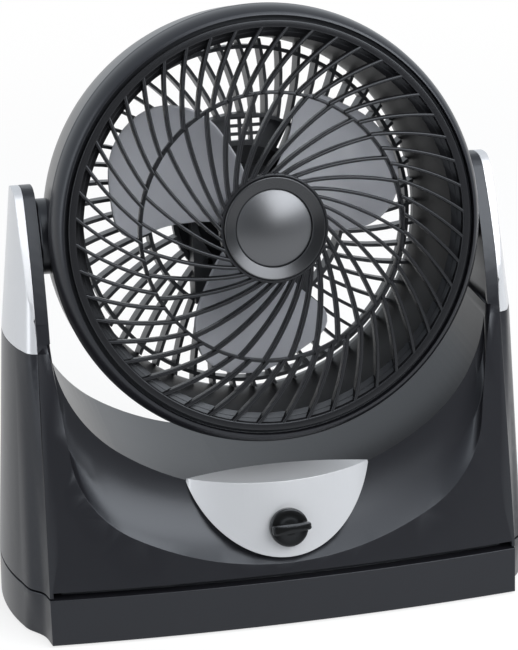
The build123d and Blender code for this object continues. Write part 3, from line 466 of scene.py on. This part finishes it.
# %% Swirls and ribs
rib_start, middle_radius, ring_inner = 34.0, 88.0, 129.7


def rise(radius):
    """Height of the dome in front of the rim: it falls with the square of the way out."""
    return 4.7 * (1 - ((radius - rib_start) / (ring_inner - rib_start)) ** 2)


def inner_swirl(radius):
    """Degrees turned by an inner rib: a log spiral plus a quick curl near the hub."""
    return -(32.1 * np.log(radius / rib_start) + 10.0 * (1 - np.exp(-(radius - rib_start) / 12.0)))


def outer_swirl(radius):
    """Degrees turned by an outer rib: a log spiral from the middle ring."""
    return -42.6 * np.log(radius / middle_radius)


def ribs(swirl, inner, outer, count, start, section, front, steps=18):
    """Ribs as (count, steps, section, 3): along each spiral the section stands square to it."""
    radius = np.linspace(inner, outer, steps)
    turn = np.radians(swirl(radius))
    path = np.stack([radius * np.cos(turn), radius * np.sin(turn)], -1)
    way = np.gradient(path, axis=0)
    way /= np.linalg.norm(way, axis=1, keepdims=True)
    across = np.stack([-way[:, 1], way[:, 0]], -1)
    section = np.asarray(section, float)
    flat = path[:, None] + across[:, None] * section[None, :, :1]
    depth = section[None, :, 1] - front(radius)[:, None]
    spin = np.radians(start) + np.arange(count)[:, None, None] * 2 * pi / count
    x = flat[..., 0] * np.cos(spin) - flat[..., 1] * np.sin(spin)
    up = flat[..., 0] * np.sin(spin) + flat[..., 1] * np.cos(spin)
    return in_head(x, up, depth)


def closed_ends(grids):
    """Adds a first and last row at the middle of the section, so that each rib is a closed bar."""
    ends = [grids[..., [k], :, :].mean(-2, keepdims=True) + 0 * grids[..., [k], :, :] for k in (0, -1)]
    return np.concatenate([ends[0], grids, ends[1]], -3)


rib_half = np.array([(0.65, 0.12), (1.05, 0.5), (1.16, 1.1), (0.95, 7.9)])
rib_section = np.concatenate([[(0.0, 0.0)], rib_half, rib_half[::-1] * (-1, 1)])
inner_ribs = closed_ends(ribs(inner_swirl, 35.0, middle_radius, 32, 0.0, rib_section, rise, 20))
outer_ribs = closed_ends(ribs(outer_swirl, middle_radius, 130.2, 48, 1.9, rib_section, rise, 14))
print("ribs:", len(inner_ribs) + len(outer_ribs))

# %% [markdown]
# Three turned rings hold the ribs: a thin one where the swirl changes, the rim that sits in the bezel,
# and the seat round the hub. All of it is one moulding, so the ribs and rings are one piece here.

# %% Rings, rim and hub seat
middle_ring = soften([(86.9, -1.4), (89.1, -1.2), (89.1, 4.6), (86.9, 4.8)], 0.6)
rim = soften(
    [(129.7, 0.0), (134.7, 0.0), (134.7, 5.3), (127.0, 5.3), (123.7, 7.4), (129.7, 4.0)],
    [1.0, 1.0, 0.3, 0.3, 0.2, 0.3],
)
seat = soften(
    [(0.001, 1.0), (34.2, 1.0), (34.2, -4.8), (36.0, -4.6), (36.0, 3.3), (0.001, 3.2)],
    [0.0001, 0.2, 0.4, 0.6, 0.4, 0.0001],
)
grille = [sheet(inner_ribs, False, True), sheet(outer_ribs, False, True)]
grille += [sheet(turned(section, 180), True, True) for section in (middle_ring, rim, seat)]
piece("swirl_grille", grille, "head", "grille_black", ["front_grille"], 50.0)

# %% [markdown]
# ## Hub ring and dome
# At the grille's middle sits a round badge with nothing on it: a dished ring that falls inwards and
# a domed disc inside. The dish and the dome lean opposite ways, so one is bright where the other is
# dark. Both are turned, and the dome is a parabola, which shades without a flat spot or a peak.

# %% Hub badge
dish_section = soften(
    [(25.75, 1.0), (25.75, -3.2), (26.5, -3.6), (33.2, -6.1), (33.9, -5.4), (33.9, 0.9)],
    [0.1, 0.2, 0.6, 0.5, 0.5, 0.2],
)
dish = piece("hub_dish", [sheet(turned(dish_section, 144), True, True)], "head", "hub_grey", ["hub_ring"])
# The dish takes the darker grey, which is painted shade.
dish.data.materials[0] = looks["ring_grey_painted_shade"]
dome_edge, dome_front, dome_fall = 25.2, -7.75, 5.4
dome_radius = np.linspace(0.0, dome_edge, 26)
dome = np.stack([dome_radius, dome_front + dome_fall * (dome_radius / dome_edge) ** 2], -1)
skirt = np.array([(25.5, -2.1), (25.6, -1.8), (25.6, 0.9), (0.0, 0.9)])
dome_sheet = sheet(turned(np.concatenate([dome, skirt]), 144), False, True)
piece("hub_disc", [dome_sheet], "head", "hub_grey", ["hub_dome"])

# %% [markdown]
# ## The blades
# Three broad paddles grow out of a cup. Each could be a flat shape bent by hand, but a patch stretched
# between four edges, root, leading edge, tip and trailing edge, keeps its outline exact and its grid
# even. Two helpers come first: a smooth curve through points, and the patch between four such curves.

# %% Curves and patches
def spline(points, steps):
    """Natural cubic curve through points, spaced by chord: second slopes from one linear system."""
    points = np.asarray(points, float)
    t = np.concatenate([[0], np.cumsum(np.linalg.norm(np.diff(points, axis=0), axis=1))])
    h = np.diff(t)
    n = len(t)
    system = np.eye(n)
    inner = np.arange(1, n - 1)
    system[inner, inner - 1] = h[:-1]
    system[inner, inner] = 2 * (h[:-1] + h[1:])
    system[inner, inner + 1] = h[1:]
    slopes = np.diff(points, axis=0) / h[:, None]
    right = np.zeros_like(points)
    right[1:-1] = 6 * np.diff(slopes, axis=0)
    bends = np.linalg.solve(system, right)
    at = np.linspace(0, t[-1], steps)
    k = np.clip(np.searchsorted(t, at) - 1, 0, n - 2)
    a, b, w = (t[k + 1] - at)[:, None], (at - t[k])[:, None], h[k][:, None]
    curve = (bends[k] * a**3 + bends[k + 1] * b**3) / (6 * w)
    straight = (points[k] / w - bends[k] * w / 6) * a + (points[k + 1] / w - bends[k + 1] * w / 6) * b
    return curve + straight


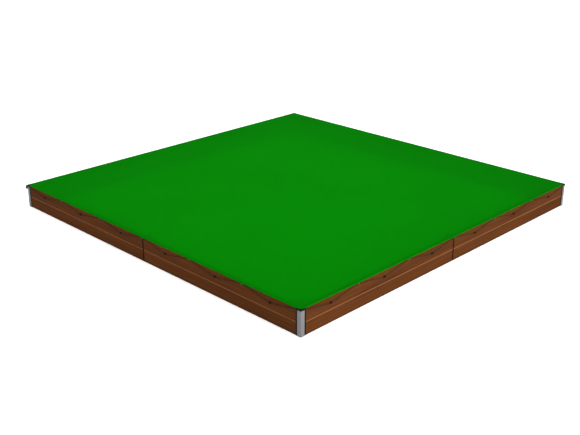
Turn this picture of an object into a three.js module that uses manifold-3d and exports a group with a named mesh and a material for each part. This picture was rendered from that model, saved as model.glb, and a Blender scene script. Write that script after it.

········

**EXERCISE REQUIREMENTS:** Give the listing again, word for word.

**WRITTEN SOLUTION:**
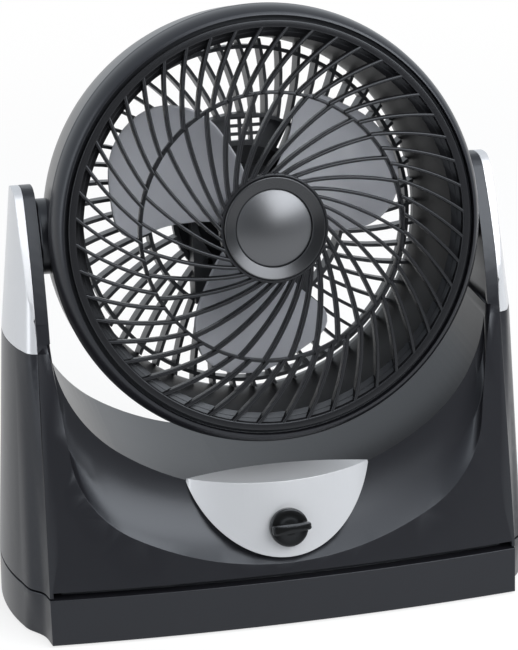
The build123d and Blender code for this object continues. Write part 3, from line 466 of scene.py on. This part finishes it.
# %% Swirls and ribs
rib_start, middle_radius, ring_inner = 34.0, 88.0, 129.7


def rise(radius):
    """Height of the dome in front of the rim: it falls with the square of the way out."""
    return 4.7 * (1 - ((radius - rib_start) / (ring_inner - rib_start)) ** 2)


def inner_swirl(radius):
    """Degrees turned by an inner rib: a log spiral plus a quick curl near the hub."""
    return -(32.1 * np.log(radius / rib_start) + 10.0 * (1 - np.exp(-(radius - rib_start) / 12.0)))


def outer_swirl(radius):
    """Degrees turned by an outer rib: a log spiral from the middle ring."""
    return -42.6 * np.log(radius / middle_radius)


def ribs(swirl, inner, outer, count, start, section, front, steps=18):
    """Ribs as (count, steps, section, 3): along each spiral the section stands square to it."""
    radius = np.linspace(inner, outer, steps)
    turn = np.radians(swirl(radius))
    path = np.stack([radius * np.cos(turn), radius * np.sin(turn)], -1)
    way = np.gradient(path, axis=0)
    way /= np.linalg.norm(way, axis=1, keepdims=True)
    across = np.stack([-way[:, 1], way[:, 0]], -1)
    section = np.asarray(section, float)
    flat = path[:, None] + across[:, None] * section[None, :, :1]
    depth = section[None, :, 1] - front(radius)[:, None]
    spin = np.radians(start) + np.arange(count)[:, None, None] * 2 * pi / count
    x = flat[..., 0] * np.cos(spin) - flat[..., 1] * np.sin(spin)
    up = flat[..., 0] * np.sin(spin) + flat[..., 1] * np.cos(spin)
    return in_head(x, up, depth)


def closed_ends(grids):
    """Adds a first and last row at the middle of the section, so that each rib is a closed bar."""
    ends = [grids[..., [k], :, :].mean(-2, keepdims=True) + 0 * grids[..., [k], :, :] for k in (0, -1)]
    return np.concatenate([ends[0], grids, ends[1]], -3)


rib_half = np.array([(0.65, 0.12), (1.05, 0.5), (1.16, 1.1), (0.95, 7.9)])
rib_section = np.concatenate([[(0.0, 0.0)], rib_half, rib_half[::-1] * (-1, 1)])
inner_ribs = closed_ends(ribs(inner_swirl, 35.0, middle_radius, 32, 0.0, rib_section, rise, 20))
outer_ribs = closed_ends(ribs(outer_swirl, middle_radius, 130.2, 48, 1.9, rib_section, rise, 14))
print("ribs:", len(inner_ribs) + len(outer_ribs))

# %% [markdown]
# Three turned rings hold the ribs: a thin one where the swirl changes, the rim that sits in the bezel,
# and the seat round the hub. All of it is one moulding, so the ribs and rings are one piece here.

# %% Rings, rim and hub seat
middle_ring = soften([(86.9, -1.4), (89.1, -1.2), (89.1, 4.6), (86.9, 4.8)], 0.6)
rim = soften(
    [(129.7, 0.0), (134.7, 0.0), (134.7, 5.3), (127.0, 5.3), (123.7, 7.4), (129.7, 4.0)],
    [1.0, 1.0, 0.3, 0.3, 0.2, 0.3],
)
seat = soften(
    [(0.001, 1.0), (34.2, 1.0), (34.2, -4.8), (36.0, -4.6), (36.0, 3.3), (0.001, 3.2)],
    [0.0001, 0.2, 0.4, 0.6, 0.4, 0.0001],
)
grille = [sheet(inner_ribs, False, True), sheet(outer_ribs, False, True)]
grille += [sheet(turned(section, 180), True, True) for section in (middle_ring, rim, seat)]
piece("swirl_grille", grille, "head", "grille_black", ["front_grille"], 50.0)

# %% [markdown]
# ## Hub ring and dome
# At the grille's middle sits a round badge with nothing on it: a dished ring that falls inwards and
# a domed disc inside. The dish and the dome lean opposite ways, so one is bright where the other is
# dark. Both are turned, and the dome is a parabola, which shades without a flat spot or a peak.

# %% Hub badge
dish_section = soften(
    [(25.75, 1.0), (25.75, -3.2), (26.5, -3.6), (33.2, -6.1), (33.9, -5.4), (33.9, 0.9)],
    [0.1, 0.2, 0.6, 0.5, 0.5, 0.2],
)
dish = piece("hub_dish", [sheet(turned(dish_section, 144), True, True)], "head", "hub_grey", ["hub_ring"])
# The dish takes the darker grey, which is painted shade.
dish.data.materials[0] = looks["ring_grey_painted_shade"]
dome_edge, dome_front, dome_fall = 25.2, -7.75, 5.4
dome_radius = np.linspace(0.0, dome_edge, 26)
dome = np.stack([dome_radius, dome_front + dome_fall * (dome_radius / dome_edge) ** 2], -1)
skirt = np.array([(25.5, -2.1), (25.6, -1.8), (25.6, 0.9), (0.0, 0.9)])
dome_sheet = sheet(turned(np.concatenate([dome, skirt]), 144), False, True)
piece("hub_disc", [dome_sheet], "head", "hub_grey", ["hub_dome"])

# %% [markdown]
# ## The blades
# Three broad paddles grow out of a cup. Each could be a flat shape bent by hand, but a patch stretched
# between four edges, root, leading edge, tip and trailing edge, keeps its outline exact and its grid
# even. Two helpers come first: a smooth curve through points, and the patch between four such curves.

# %% Curves and patches
def spline(points, steps):
    """Natural cubic curve through points, spaced by chord: second slopes from one linear system."""
    points = np.asarray(points, float)
    t = np.concatenate([[0], np.cumsum(np.linalg.norm(np.diff(points, axis=0), axis=1))])
    h = np.diff(t)
    n = len(t)
    system = np.eye(n)
    inner = np.arange(1, n - 1)
    system[inner, inner - 1] = h[:-1]
    system[inner, inner] = 2 * (h[:-1] + h[1:])
    system[inner, inner + 1] = h[1:]
    slopes = np.diff(points, axis=0) / h[:, None]
    right = np.zeros_like(points)
    right[1:-1] = 6 * np.diff(slopes, axis=0)
    bends = np.linalg.solve(system, right)
    at = np.linspace(0, t[-1], steps)
    k = np.clip(np.searchsorted(t, at) - 1, 0, n - 2)
    a, b, w = (t[k + 1] - at)[:, None], (at - t[k])[:, None], h[k][:, None]
    curve = (bends[k] * a**3 + bends[k + 1] * b**3) / (6 * w)
    straight = (points[k] / w - bends[k] * w / 6) * a + (points[k + 1] / w - bends[k + 1] * w / 6) * b
    return curve + straight


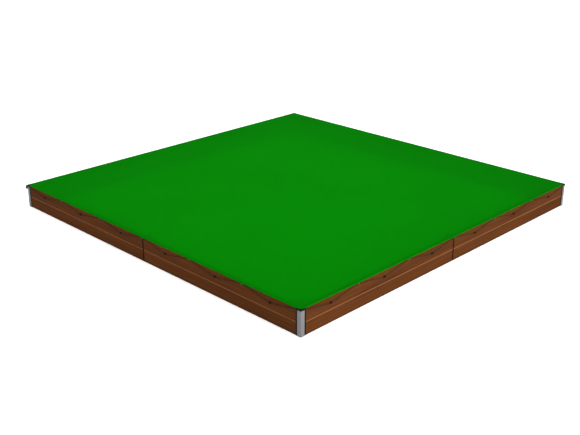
Turn this picture of an object into a three.js module that uses manifold-3d and exports a group with a named mesh and a material for each part. This picture was rendered from that model, saved as model.glb, and a Blender scene script. Write that script after it.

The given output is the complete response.